**Your task**
Find every line in the records below that contains the word "this", and copy each such line.

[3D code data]
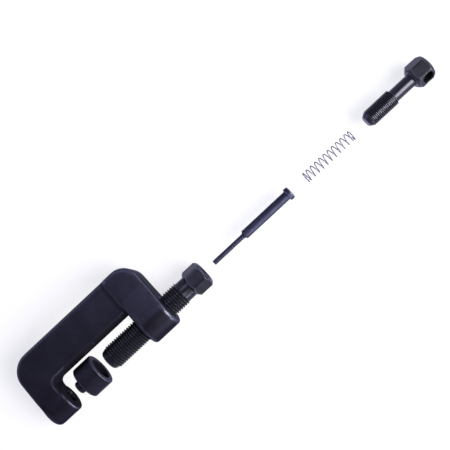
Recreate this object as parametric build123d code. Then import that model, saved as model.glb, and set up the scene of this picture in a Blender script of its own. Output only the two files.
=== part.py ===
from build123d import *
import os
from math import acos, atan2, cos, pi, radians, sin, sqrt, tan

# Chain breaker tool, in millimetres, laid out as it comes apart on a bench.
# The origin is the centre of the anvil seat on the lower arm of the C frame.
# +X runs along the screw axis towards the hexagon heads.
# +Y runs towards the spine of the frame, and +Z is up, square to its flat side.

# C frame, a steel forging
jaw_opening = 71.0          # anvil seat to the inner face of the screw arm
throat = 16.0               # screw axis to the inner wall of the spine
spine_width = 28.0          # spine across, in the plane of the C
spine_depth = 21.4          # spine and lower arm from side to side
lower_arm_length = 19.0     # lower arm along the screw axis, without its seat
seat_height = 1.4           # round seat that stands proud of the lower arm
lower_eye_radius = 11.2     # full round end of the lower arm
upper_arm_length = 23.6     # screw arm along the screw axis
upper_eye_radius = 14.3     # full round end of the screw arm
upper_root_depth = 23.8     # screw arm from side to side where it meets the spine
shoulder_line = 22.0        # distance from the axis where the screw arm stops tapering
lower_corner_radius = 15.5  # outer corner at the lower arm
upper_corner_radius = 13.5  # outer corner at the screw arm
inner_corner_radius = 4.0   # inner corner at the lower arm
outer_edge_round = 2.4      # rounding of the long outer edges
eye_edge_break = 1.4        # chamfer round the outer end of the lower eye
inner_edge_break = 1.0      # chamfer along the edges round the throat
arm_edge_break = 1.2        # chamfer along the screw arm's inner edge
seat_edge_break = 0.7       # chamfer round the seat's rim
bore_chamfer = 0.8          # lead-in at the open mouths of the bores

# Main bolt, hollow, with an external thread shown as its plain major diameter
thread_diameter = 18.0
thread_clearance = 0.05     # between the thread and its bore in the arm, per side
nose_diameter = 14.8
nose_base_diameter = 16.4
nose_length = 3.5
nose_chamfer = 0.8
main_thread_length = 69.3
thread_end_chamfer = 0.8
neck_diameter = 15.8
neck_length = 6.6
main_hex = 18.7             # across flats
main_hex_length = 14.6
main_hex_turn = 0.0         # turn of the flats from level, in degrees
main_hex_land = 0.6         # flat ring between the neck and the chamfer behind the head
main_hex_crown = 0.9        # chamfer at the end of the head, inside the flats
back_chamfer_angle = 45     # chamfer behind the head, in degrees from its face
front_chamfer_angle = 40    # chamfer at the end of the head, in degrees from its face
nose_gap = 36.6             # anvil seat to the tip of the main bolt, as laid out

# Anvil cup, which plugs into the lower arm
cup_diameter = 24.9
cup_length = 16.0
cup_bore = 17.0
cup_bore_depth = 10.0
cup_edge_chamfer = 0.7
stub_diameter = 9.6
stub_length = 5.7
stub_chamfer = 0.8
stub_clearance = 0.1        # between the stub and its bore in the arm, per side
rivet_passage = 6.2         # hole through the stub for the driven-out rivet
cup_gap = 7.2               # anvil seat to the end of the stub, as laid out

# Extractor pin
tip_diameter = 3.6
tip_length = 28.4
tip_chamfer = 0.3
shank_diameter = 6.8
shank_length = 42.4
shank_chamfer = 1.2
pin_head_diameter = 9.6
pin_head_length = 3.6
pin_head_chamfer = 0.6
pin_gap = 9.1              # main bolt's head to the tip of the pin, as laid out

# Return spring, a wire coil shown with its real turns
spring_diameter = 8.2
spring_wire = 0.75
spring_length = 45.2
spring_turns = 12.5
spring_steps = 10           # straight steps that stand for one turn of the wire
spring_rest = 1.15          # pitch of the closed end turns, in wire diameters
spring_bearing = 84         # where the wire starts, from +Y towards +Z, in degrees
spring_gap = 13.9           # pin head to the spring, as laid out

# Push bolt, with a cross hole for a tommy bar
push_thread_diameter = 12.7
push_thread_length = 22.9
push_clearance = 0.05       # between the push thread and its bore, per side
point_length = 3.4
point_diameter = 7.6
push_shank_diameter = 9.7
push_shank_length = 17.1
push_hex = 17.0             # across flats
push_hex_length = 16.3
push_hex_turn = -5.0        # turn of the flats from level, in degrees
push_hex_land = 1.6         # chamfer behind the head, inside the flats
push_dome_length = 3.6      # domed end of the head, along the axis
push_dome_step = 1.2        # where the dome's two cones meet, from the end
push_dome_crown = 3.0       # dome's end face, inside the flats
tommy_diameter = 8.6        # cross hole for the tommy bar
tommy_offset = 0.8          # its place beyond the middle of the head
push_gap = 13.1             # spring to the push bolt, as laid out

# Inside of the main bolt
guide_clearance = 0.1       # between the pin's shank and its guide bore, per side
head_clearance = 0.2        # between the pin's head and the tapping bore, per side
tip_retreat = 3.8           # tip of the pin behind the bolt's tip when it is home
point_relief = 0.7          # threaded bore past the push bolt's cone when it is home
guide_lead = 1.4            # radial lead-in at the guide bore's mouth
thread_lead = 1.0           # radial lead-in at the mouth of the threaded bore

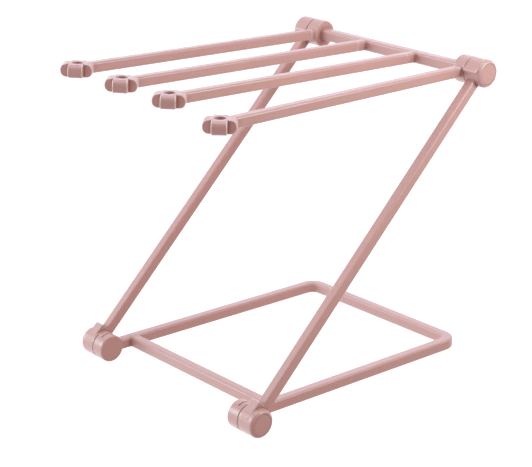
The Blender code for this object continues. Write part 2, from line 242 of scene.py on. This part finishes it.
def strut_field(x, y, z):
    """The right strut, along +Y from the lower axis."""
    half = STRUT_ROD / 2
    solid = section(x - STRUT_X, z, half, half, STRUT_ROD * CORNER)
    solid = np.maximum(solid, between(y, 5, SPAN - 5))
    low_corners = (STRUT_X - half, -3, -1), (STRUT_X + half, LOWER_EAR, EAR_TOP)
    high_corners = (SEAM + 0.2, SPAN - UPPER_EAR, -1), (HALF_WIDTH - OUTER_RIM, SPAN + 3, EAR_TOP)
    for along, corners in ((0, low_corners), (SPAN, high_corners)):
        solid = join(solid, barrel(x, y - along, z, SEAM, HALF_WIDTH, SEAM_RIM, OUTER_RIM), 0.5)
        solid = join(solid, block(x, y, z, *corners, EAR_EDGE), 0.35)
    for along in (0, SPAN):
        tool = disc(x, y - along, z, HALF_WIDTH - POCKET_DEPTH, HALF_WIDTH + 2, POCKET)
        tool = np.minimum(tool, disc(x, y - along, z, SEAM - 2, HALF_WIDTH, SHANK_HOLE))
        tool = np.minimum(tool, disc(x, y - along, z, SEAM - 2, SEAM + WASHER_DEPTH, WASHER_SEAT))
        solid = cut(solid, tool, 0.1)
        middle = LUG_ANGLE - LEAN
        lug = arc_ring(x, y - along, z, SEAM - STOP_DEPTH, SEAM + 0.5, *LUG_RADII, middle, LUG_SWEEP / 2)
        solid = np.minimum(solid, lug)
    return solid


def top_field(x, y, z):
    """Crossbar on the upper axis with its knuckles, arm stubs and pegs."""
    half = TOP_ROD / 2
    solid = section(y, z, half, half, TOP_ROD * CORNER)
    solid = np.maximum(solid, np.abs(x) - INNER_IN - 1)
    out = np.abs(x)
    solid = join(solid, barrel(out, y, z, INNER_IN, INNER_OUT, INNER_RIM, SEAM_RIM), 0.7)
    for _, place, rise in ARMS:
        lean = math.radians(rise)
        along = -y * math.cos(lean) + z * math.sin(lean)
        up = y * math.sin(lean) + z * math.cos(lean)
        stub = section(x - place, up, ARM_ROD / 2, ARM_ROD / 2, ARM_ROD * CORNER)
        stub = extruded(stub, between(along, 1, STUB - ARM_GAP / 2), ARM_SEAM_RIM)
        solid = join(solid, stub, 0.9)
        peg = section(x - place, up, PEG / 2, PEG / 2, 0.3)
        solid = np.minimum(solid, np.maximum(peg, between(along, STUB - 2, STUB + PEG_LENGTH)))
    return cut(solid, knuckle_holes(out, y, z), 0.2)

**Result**
Recreate this object as parametric build123d code. Then import that model, saved as model.glb, and set up the scene of this picture in a Blender script of its own. Output only the two files.
The Blender code for this object continues. Write part 2, from line 242 of scene.py on. This part finishes it.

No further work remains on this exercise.